>> Begin Records provided

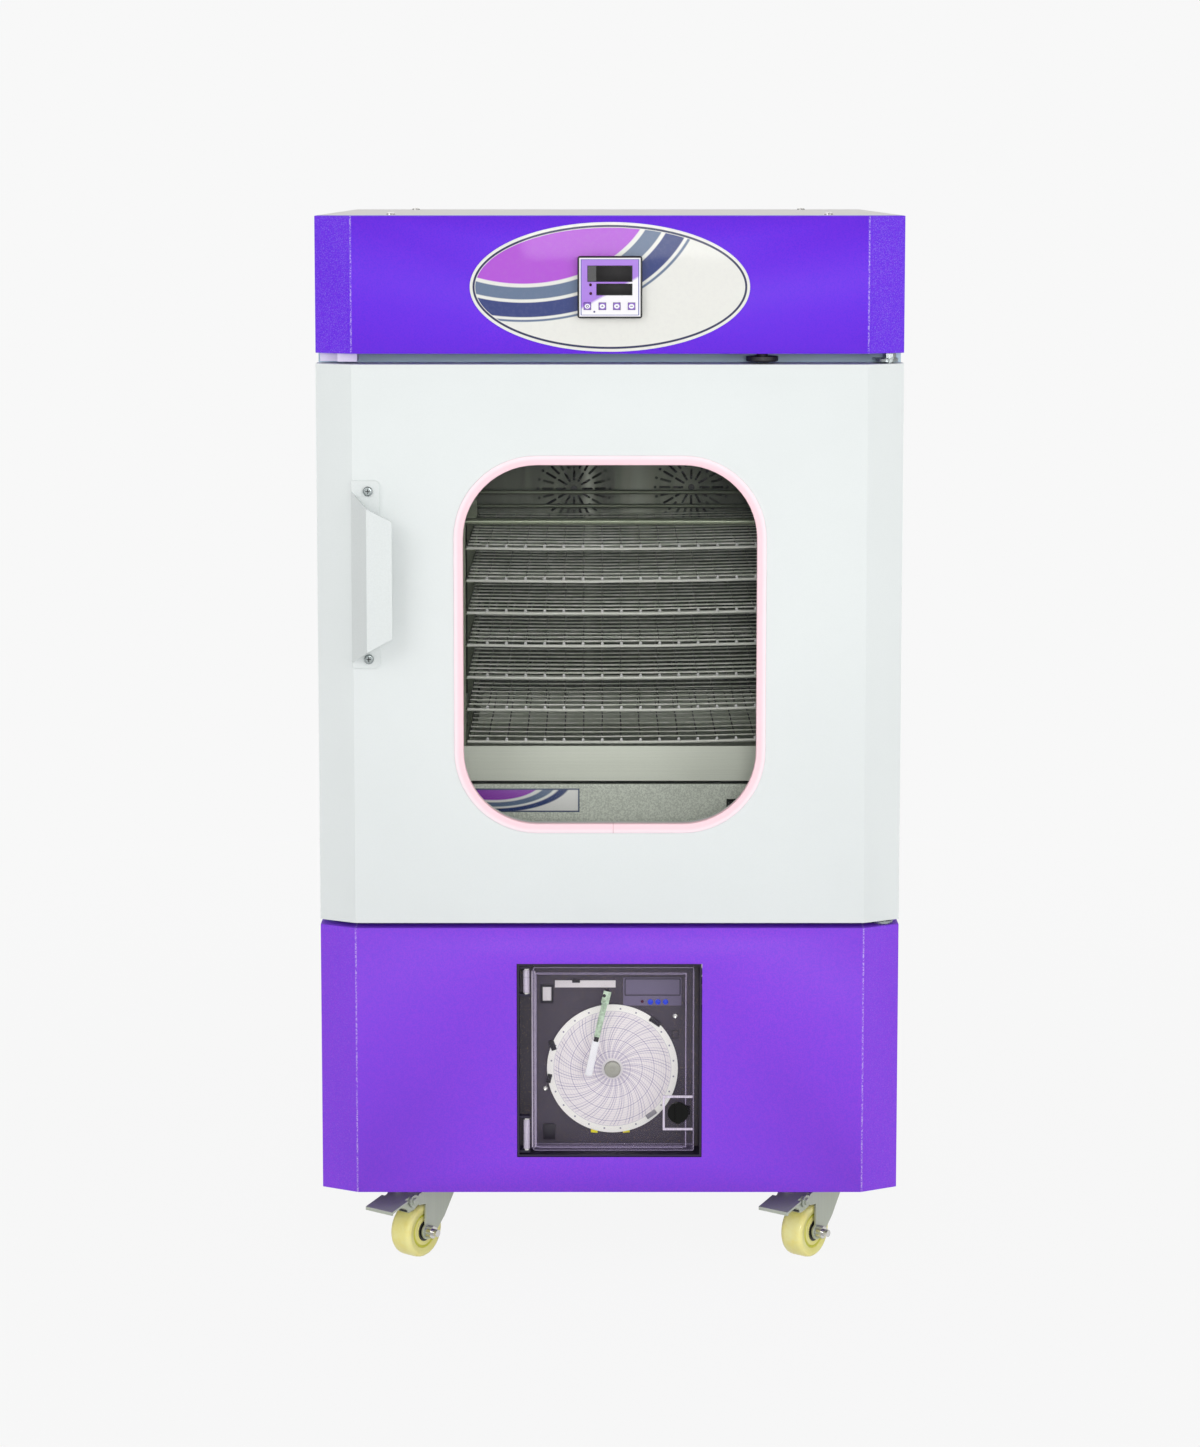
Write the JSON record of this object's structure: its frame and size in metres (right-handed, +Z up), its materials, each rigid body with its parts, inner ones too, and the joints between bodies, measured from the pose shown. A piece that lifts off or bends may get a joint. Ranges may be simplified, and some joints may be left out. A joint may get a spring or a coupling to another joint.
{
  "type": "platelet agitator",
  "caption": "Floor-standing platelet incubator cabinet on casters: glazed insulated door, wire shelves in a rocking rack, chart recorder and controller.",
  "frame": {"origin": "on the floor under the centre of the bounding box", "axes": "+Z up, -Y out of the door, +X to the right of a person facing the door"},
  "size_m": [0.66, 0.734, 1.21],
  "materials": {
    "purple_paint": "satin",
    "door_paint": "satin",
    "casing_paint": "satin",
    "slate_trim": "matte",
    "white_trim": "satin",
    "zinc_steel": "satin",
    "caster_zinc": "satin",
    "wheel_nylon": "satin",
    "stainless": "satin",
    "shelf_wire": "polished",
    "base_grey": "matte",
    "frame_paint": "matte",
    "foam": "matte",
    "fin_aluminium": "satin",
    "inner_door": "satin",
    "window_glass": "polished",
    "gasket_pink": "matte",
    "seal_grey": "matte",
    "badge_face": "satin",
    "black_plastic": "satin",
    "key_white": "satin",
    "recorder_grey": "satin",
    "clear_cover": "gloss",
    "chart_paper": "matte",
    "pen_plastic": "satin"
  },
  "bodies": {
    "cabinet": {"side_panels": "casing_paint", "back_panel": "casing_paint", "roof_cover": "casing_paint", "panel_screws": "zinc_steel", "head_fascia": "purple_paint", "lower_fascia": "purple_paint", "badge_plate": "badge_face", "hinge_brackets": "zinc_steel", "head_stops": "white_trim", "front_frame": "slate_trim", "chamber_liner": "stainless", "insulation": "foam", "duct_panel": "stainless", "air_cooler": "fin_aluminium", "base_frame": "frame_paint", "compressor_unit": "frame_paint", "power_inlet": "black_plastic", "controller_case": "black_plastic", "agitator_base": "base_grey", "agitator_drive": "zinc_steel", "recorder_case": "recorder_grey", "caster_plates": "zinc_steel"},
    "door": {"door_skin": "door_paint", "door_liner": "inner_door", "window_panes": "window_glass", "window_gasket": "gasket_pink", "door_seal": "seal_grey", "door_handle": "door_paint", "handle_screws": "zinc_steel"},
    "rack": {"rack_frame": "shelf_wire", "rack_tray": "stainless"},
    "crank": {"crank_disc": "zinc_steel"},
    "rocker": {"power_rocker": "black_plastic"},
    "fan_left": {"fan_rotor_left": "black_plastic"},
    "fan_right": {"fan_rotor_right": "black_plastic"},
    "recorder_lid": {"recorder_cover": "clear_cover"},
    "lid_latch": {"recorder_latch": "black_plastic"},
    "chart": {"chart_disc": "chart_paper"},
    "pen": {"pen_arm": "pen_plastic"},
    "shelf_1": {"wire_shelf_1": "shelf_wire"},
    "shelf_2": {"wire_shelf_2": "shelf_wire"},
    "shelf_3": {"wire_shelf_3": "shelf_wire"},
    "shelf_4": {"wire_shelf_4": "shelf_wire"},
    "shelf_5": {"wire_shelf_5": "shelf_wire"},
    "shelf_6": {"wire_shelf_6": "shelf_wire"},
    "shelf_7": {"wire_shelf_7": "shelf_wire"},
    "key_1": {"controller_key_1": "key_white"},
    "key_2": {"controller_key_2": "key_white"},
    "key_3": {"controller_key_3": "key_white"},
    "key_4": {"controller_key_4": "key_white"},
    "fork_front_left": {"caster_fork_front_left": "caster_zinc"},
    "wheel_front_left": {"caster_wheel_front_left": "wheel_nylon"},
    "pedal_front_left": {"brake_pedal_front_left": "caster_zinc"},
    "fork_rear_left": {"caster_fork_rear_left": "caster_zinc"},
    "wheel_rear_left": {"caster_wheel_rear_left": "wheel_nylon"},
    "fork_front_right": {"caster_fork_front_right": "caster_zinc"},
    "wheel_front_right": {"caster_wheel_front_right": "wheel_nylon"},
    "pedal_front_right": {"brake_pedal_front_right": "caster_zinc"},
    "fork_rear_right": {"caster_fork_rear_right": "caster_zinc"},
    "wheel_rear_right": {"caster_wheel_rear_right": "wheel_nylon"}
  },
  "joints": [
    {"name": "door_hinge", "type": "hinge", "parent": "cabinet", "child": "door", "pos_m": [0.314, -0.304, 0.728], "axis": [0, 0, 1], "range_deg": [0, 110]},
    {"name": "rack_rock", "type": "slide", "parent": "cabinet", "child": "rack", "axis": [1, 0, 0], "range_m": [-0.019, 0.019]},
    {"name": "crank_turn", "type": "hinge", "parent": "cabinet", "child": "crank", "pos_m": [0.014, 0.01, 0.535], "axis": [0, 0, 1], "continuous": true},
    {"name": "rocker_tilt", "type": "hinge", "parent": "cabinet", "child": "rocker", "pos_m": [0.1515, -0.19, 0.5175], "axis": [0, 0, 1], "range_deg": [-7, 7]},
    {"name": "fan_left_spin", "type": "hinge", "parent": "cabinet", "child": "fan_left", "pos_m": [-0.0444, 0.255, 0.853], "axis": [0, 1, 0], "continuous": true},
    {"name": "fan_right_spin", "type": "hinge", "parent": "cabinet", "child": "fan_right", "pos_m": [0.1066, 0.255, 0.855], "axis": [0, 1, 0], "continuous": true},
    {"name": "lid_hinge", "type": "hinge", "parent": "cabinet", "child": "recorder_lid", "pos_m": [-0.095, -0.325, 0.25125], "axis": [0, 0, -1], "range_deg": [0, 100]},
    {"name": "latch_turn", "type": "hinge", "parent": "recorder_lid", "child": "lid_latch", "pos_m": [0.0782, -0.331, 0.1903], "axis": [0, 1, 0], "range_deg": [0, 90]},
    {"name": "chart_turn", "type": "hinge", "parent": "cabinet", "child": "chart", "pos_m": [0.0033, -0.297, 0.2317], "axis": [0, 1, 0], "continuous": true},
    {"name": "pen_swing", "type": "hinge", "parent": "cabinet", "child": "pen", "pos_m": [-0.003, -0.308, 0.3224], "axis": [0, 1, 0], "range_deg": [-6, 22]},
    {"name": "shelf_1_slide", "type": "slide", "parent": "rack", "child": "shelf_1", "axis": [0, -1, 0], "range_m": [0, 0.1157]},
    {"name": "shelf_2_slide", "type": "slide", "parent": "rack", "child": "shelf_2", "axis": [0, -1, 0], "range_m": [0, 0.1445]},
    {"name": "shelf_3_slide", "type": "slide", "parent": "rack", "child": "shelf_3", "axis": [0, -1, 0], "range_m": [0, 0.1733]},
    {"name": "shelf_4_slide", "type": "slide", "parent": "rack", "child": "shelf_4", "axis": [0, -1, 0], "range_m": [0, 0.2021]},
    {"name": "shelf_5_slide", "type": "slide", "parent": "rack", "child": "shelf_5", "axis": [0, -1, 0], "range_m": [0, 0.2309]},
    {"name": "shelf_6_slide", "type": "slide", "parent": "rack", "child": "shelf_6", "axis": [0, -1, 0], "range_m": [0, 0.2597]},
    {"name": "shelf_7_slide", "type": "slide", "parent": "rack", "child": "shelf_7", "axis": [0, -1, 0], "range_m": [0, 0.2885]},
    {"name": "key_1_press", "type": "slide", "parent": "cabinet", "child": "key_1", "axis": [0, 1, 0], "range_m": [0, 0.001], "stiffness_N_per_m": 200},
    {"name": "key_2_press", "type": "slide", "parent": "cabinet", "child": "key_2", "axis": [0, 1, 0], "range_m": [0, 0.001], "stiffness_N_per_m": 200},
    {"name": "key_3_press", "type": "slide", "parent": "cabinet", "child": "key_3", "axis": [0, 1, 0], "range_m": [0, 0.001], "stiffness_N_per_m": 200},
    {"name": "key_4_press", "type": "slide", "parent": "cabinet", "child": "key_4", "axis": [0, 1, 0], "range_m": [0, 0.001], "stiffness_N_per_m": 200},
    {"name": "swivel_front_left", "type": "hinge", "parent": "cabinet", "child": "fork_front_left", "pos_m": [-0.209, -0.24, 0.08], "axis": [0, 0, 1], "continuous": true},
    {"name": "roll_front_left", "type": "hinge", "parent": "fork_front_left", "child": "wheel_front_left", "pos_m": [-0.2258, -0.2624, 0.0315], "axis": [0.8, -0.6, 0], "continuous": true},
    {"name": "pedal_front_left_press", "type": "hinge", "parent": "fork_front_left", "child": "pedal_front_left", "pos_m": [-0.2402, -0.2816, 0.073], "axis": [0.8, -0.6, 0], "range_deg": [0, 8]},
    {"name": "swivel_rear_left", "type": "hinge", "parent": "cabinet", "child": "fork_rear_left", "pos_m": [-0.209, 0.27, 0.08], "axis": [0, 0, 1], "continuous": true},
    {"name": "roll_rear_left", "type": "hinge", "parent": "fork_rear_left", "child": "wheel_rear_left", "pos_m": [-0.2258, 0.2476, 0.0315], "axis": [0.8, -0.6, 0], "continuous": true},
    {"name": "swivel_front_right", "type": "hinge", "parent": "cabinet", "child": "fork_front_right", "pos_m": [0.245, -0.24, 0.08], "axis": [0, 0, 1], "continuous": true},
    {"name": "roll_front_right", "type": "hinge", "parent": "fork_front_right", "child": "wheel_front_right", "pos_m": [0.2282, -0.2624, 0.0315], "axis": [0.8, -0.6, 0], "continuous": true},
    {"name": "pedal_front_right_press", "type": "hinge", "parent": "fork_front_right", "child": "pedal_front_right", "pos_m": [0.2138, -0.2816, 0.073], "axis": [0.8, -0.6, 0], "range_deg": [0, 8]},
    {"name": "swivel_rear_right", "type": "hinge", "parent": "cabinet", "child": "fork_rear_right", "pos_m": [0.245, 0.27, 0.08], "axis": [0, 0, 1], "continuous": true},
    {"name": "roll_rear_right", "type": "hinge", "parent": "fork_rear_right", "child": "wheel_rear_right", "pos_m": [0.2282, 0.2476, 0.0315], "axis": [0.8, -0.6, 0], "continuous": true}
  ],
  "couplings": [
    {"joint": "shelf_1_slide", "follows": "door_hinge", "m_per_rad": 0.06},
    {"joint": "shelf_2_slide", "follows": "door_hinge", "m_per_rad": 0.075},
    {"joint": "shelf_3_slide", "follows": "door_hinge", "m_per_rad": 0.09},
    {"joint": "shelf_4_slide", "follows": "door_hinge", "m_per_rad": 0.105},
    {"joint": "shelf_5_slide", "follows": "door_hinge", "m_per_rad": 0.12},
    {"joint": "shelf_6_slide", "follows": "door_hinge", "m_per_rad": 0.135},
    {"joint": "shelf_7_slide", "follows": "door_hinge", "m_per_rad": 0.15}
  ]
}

>> End Records provided
>> Begin Records provided

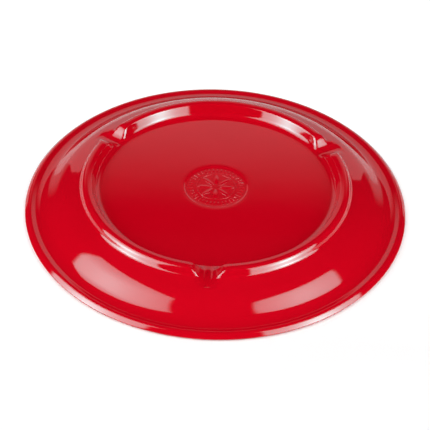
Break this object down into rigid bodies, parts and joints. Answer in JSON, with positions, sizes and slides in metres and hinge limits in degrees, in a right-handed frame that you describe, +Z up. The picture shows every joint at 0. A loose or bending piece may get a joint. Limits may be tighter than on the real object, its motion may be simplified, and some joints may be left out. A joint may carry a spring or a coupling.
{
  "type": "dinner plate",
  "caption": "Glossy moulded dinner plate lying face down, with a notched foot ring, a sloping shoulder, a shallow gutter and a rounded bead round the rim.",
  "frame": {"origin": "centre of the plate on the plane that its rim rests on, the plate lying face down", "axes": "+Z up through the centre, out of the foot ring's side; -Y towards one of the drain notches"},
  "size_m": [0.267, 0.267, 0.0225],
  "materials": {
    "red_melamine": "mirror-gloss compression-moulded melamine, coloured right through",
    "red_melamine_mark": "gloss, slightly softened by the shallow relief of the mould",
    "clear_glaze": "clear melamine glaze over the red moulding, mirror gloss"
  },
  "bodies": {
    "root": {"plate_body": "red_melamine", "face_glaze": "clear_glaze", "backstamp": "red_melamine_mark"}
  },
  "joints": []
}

>> End Records provided

## [Requirements]
Find every line that has "object" in it, then return those lines.

## [Task response]
Write the JSON record of this object's structure: its frame and size in metres (right-handed, +Z up), its materials, each rigid body with its parts, inner ones too, and the joints between bodies, measured from the pose shown. A piece that lifts off or bends may get a joint. Ranges may be simplified, and some joints may be left out. A joint may get a spring or a coupling to another joint.
Break this object down into rigid bodies, parts and joints. Answer in JSON, with positions, sizes and slides in metres and hinge limits in degrees, in a right-handed frame that you describe, +Z up. The picture shows every joint at 0. A loose or bending piece may get a joint. Limits may be tighter than on the real object, its motion may be simplified, and some joints may be left out. A joint may carry a spring or a coupling.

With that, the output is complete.